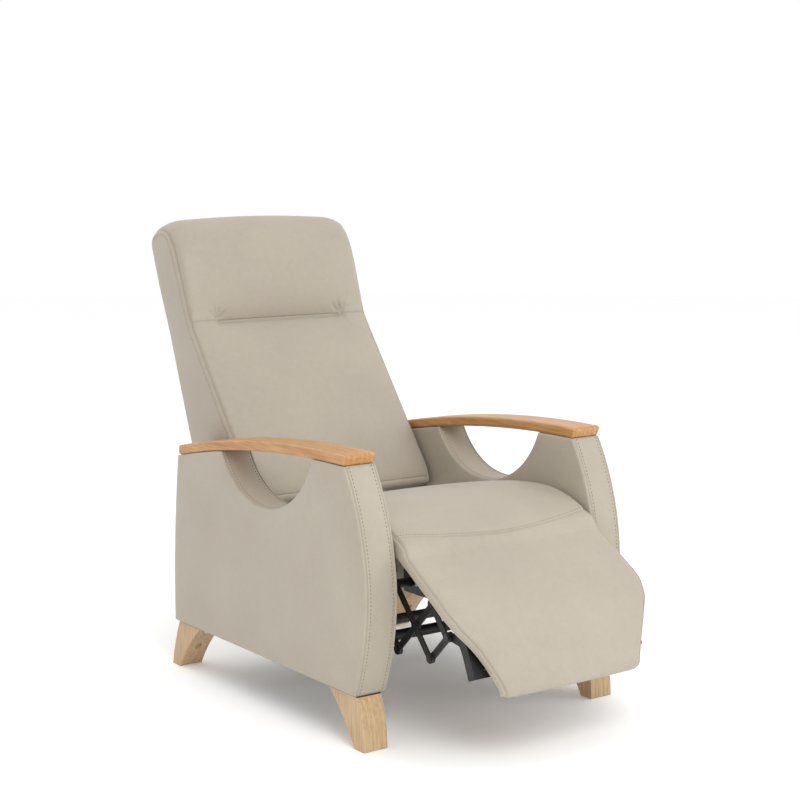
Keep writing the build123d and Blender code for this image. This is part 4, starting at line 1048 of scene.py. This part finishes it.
# %% Stitch tree
def make_stitch_tree():
    tree = bpy.data.node_groups.new("stitch_row", "GeometryNodeTree")
    face = tree.interface
    face.new_socket("Geometry", in_out="INPUT", socket_type="NodeSocketGeometry")
    for name, value in (("Pitch", 0.0045), ("Thread length", 0.003), ("Thread radius", 0.0004)):
        face.new_socket(name, in_out="INPUT", socket_type="NodeSocketFloat").default_value = value
    face.new_socket("Thread", in_out="INPUT", socket_type="NodeSocketMaterial")
    face.new_socket("Geometry", in_out="OUTPUT", socket_type="NodeSocketGeometry")

    def add(kind, inputs=(), **properties):
        return tree_node(tree, kind, inputs, **properties)

    given = add("NodeGroupInput").outputs
    spaced = add("GeometryNodeResampleCurve", {"Curve": given["Geometry"], "Length": given["Pitch"]}, mode="LENGTH")
    spots = add("GeometryNodeCurveToPoints", {"Curve": spaced.outputs["Curve"]}, mode="EVALUATED")
    ball = add("GeometryNodeMeshIcoSphere", {"Radius": 1.0, "Subdivisions": 1})
    half = add("ShaderNodeMath", {0: given["Thread length"], 1: 0.5}, operation="MULTIPLY")
    size = add("ShaderNodeCombineXYZ", {"X": given["Thread radius"], "Y": given["Thread radius"], "Z": half.outputs[0]})
    thread_mesh = add("GeometryNodeTransform", {"Geometry": ball.outputs["Mesh"], "Scale": size.outputs["Vector"]})
    rows = add("GeometryNodeInstanceOnPoints", {
        "Points": spots.outputs["Points"],
        "Instance": thread_mesh.outputs["Geometry"],
        "Rotation": spots.outputs["Rotation"],
    })
    real = add("GeometryNodeRealizeInstances", {"Geometry": rows.outputs["Instances"]})
    dressed = add("GeometryNodeSetMaterial", {"Geometry": real.outputs["Geometry"], "Material": given["Thread"]})
    add("NodeGroupOutput", {"Geometry": dressed.outputs["Geometry"]})
    return tree


THREAD_FACES = 20
stitch_tree = make_stitch_tree()
SOCKETS = {item.name: item.identifier for item in stitch_tree.interface.items_tree if item.in_out == "INPUT"}


def stitch_rows(name, lines, pitch, length, radius):
    """One mesh with a row of stitches along each line of points."""
    curve = bpy.data.curves.new(name, "CURVE")
    curve.dimensions = "3D"
    for line in lines:
        spline = curve.splines.new("POLY")
        spline.points.add(len(line) - 1)
        spline.points.foreach_set("co", np.column_stack([line, np.ones(len(line))]).ravel())
    rows = bpy.data.objects.new(name, curve)
    scene.collection.objects.link(rows)
    modifier = rows.modifiers.new("stitches", "NODES")
    modifier.node_group = stitch_tree
    for socket, value in (("Pitch", pitch), ("Thread length", length), ("Thread radius", radius), ("Thread", thread)):
        modifier[SOCKETS[socket]] = value
    mesh = result_mesh(rows)
    bpy.data.objects.remove(rows)
    made = new_object(name, mesh, thread)
    print(name, "threads", len(mesh.polygons) // THREAD_FACES)
    return made


# %% Rows of stitches
ABOVE_LEATHER, ABOVE_BAND = 0.0002, 0.00012
FROM_SEAM, BACK_FROM_EDGE = 0.0085, 0.0105
STITCH_UNDERSIDE = 0.124


def arm_rows(hand, way):
    """Rows on the band, beside the seam at each face, except under the cap and below."""
    _, outline, corners = arms[hand]
    cap = surface_of(nodes[f"arm_cap_{hand}"].data)
    middle = way * (arm_near + arm_far) / 2
    free = [cap.find_nearest(Vector((middle, y, z)))[3] > 0.004 and z > STITCH_UNDERSIDE for y, z in outline]
    runs, run = [], []
    start = next(i for i in range(len(outline)) if not free[i])
    for k in range(len(outline) + 1):
        i = (start + k) % len(outline)
        if free[i]:
            run.append(i)
        elif run:
            runs.append(run)
            run = []
    raised = inset_loop(outline, corners, -0.001)
    rows = []
    for across in (ROUND + FROM_SEAM, arm_far - arm_near - ROUND - FROM_SEAM):
        from_side = min(across, arm_far - arm_near - across)
        share = math.sin(math.pi / 2 * min(1, (from_side - CROWN_FROM) / 0.034)) ** CROWN_POWER
        for run in runs:
            ring = outline[run] + (raised[run] - outline[run]) * (BAND_CROWN * share + ABOVE_BAND) / 0.001
            rows.append(np.column_stack([np.full(len(run), way * (arm_far - across)), ring]))
    return rows


stitched = []
for hand, way in HANDS.items():
    stitched.append((stitch_rows(f"arm_stitches_{hand}", arm_rows(hand, way), 0.0084, 0.0044, 0.00085), "base"))

beside = inset_loop(back_outline, back_corners, BACK_FROM_EDGE)
up, out = from_back(beside)
rows = []
for way in (-1, 1):
    walk = np.nonzero((out > 0.02) & (up > -0.03))[0]
    spots = np.column_stack([np.full(len(walk), way * 0.3), beside[walk]])
    laid, _ = dropped(back_leather, spots, np.tile((-way, 0, 0), (len(walk), 1)))
    rows.append(laid + (way * ABOVE_LEATHER, 0, 0))
stitched.append((stitch_rows("back_stitches", rows, 0.0074, 0.0044, 0.0007), "back"))

beside = knee_line + np.array([0, 0.0052, 0.0033])
beside, _ = dropped(seat_leather, beside + knee_normals * 0.02, -knee_normals, 0.05)
laid = beside[1:-1] + knee_normals[1:-1] * ABOVE_LEATHER
knee_stitches = stitch_rows("knee_stitches", [laid], 0.0066, 0.0038, 0.0006)

# %% [markdown]
# ## What each piece rides on
# Each piece moves with a body of the model, except the seat's case and the knee's stitches, which span the knee and
# stay where they are made.

# %% Riding
for hand in HANDS:
    piece = arms[hand][0]
    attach(piece, "base")
    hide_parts(f"arm_cover_{hand}")
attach(back_leather, "back")
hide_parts("back_cover", "back_cushion", "head_cushion")
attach(rear_panel_leather, "base")
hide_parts("rear_panel")
for piece in (seat_leather, knee_stitches):
    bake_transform(piece)
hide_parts("seat_cushion", "footrest_pad")
for piece, body in stitched:
    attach(piece, body)


# %% [markdown]
# ## Floor and lamps
# The floor is part of the stage, not of the chair, so it is left out of the chair's sizes. It glows faintly, because a
# plain white floor turns grey towards the horizon and would draw a line behind the chair.

# %% Floor and lamps
def make_floor():
    count, radius, depth = 96, 12, -0.0005
    turns = [2 * math.pi * i / count for i in range(count)]
    points = [(radius * math.cos(turn), radius * math.sin(turn), depth) for turn in turns]
    mesh = bpy.data.meshes.new("floor")
    mesh.from_pydata(points, [], [tuple(range(count))])
    floor = bpy.data.objects.new("floor", mesh)
    scene.collection.objects.link(floor)
    material, tree, shader, coords = start_material("floor_pale", 1.0, specular=0.0)
    shader.inputs["Emission Color"].default_value = (1, 1, 1, 1)
    shader.inputs["Emission Strength"].default_value = 0.12
    cloud = noise(tree, coords, 2.0, 2.0)
    tree.links.new(ramp(tree, cloud, (0.3, 0.985), (0.7, 0.99)), shader.inputs["Base Color"])
    mesh.materials.append(material)


def lamp(name, place, target, size, power):
    data = bpy.data.lights.new(name, "AREA")
    data.shape = "DISK"
    data.size = size
    data.energy = power
    made = bpy.data.objects.new(name, data)
    scene.collection.objects.link(made)
    made.location = place
    made.rotation_euler = (Vector(target) - Vector(place)).to_track_quat("-Z", "Y").to_euler()


make_floor()
world = bpy.data.worlds.new("studio")
world.use_nodes = True
sky = world.node_tree
direction = shader_node(sky, "TexCoord").outputs["Generated"]
towards_room = {0: direction, 1: (-0.585, -0.81, 0.0)}
room_side = shader_node(sky, "VectorMath", towards_room, operation="DOT_PRODUCT").outputs["Value"]
sky.links.new(ramp(sky, room_side, (0.08, 1.0), (0.75, 0.5)), sky.nodes["Background"].inputs["Color"])
sky.nodes["Background"].inputs["Strength"].default_value = 1.0
scene.world = world
lamp("key", (-1.2, -3.6, 3.4), (0, -0.1, 0.5), 2.6, 100)
lamp("fill", (3.4, -2.4, 2.0), (0, 0, 0.5), 2.4, 22)
lamp("back", (-0.8, 3.4, 3.2), (0, 0, 0.6), 2.4, 16)
print("stage ready")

◆ EXERCISE DETAILS: Your task is to transcribe only the lines from the line containing "bake_transform(piece)" through the line containing "# plain white", word for word.

◆ SOLUTION TO THIS EXERCISE:
    bake_transform(piece)
hide_parts("seat_cushion", "footrest_pad")
for piece, body in stitched:
    attach(piece, body)


# %% [markdown]
# ## Floor and lamps
# The floor is part of the stage, not of the chair, so it is left out of the chair's sizes. It glows faintly, because a
# plain white floor turns grey towards the horizon and would draw a line behind the chair.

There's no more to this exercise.